If not, there is some precedent for Martindale playing heavy zone, particularly from 2021 when starting CB Marcus Peters was injured and missed the season. In Week 2 for example, Martindale played this Cover 6-heavy defensive setup against Patrick Mahomes:

Courtesy of The Kneel Down

After Week 13, when the other starting CB, Marlon Humphrey, had a season-ending injury, Martindale channeled his inner Vic Fangio and began playing mostly zone every week in the Ravens’ final games against the Packers, Bengals, Rams, and Steelers. Given the desultory performance of every Giants boundary CB not named Adoree’ Jackson in the pre-season, it will be interesting to see how far Martindale is willing to go with his preferred man-heavy coverage schemes. Given Wink’s apparent confidence in Xavier McKinney, a lot of Cover 3 wouldn’t be a surprise as a way to help Aaron Robinson out while still freeing Julian Love or one of the other safeties to be involved in the pass rush chaos that Wink tries to create.

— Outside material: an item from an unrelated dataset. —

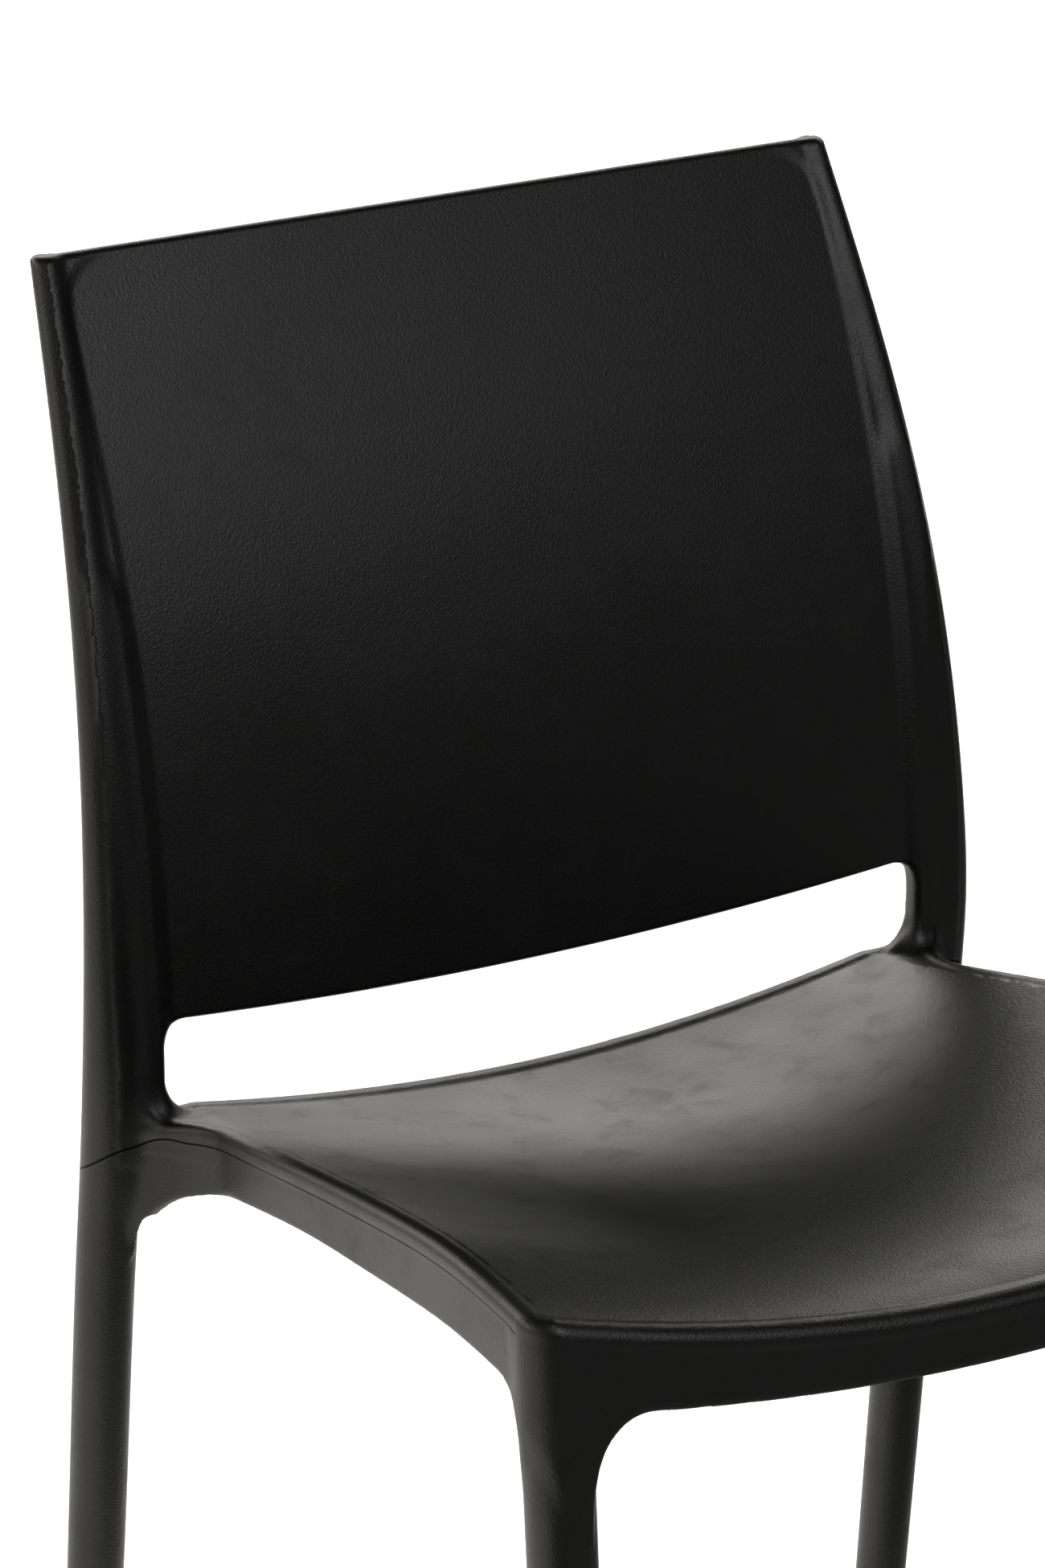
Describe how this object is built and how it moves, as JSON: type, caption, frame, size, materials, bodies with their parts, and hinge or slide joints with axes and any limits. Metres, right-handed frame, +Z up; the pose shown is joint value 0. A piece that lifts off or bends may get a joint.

Up front, rookie Nicholas Petit-Frere has won the starting job at right offensive tackle for Tennessee, so expect Wink to bring a lot of pressure on Petit-Frere’s side, just as he did to Matt Peart in 2020 to sack Daniel Jones on three consecutive plays. A big question is whether the Giants’ interior defensive line and linebackers can be stout enough against the run to prevent Derrick Henry from taking over the game the way he did at Met Life in 2018. The departure of Blake Martinez only increases the degree of difficulty of dealing with Henry. This is another reason we may see a lot of Cover 3, to have a safety in the box for run support. If Henry picks up where he left off before his injury, it could be a long afternoon for the Giants’ defense.

This will be the fascinating subtext of the Giants’ opener: What do opponents, and what do the Giants’ coaches themselves, actually think of our re-tooled roster? How both sides approach this game will tell us more about that than any pre- or post-game presser.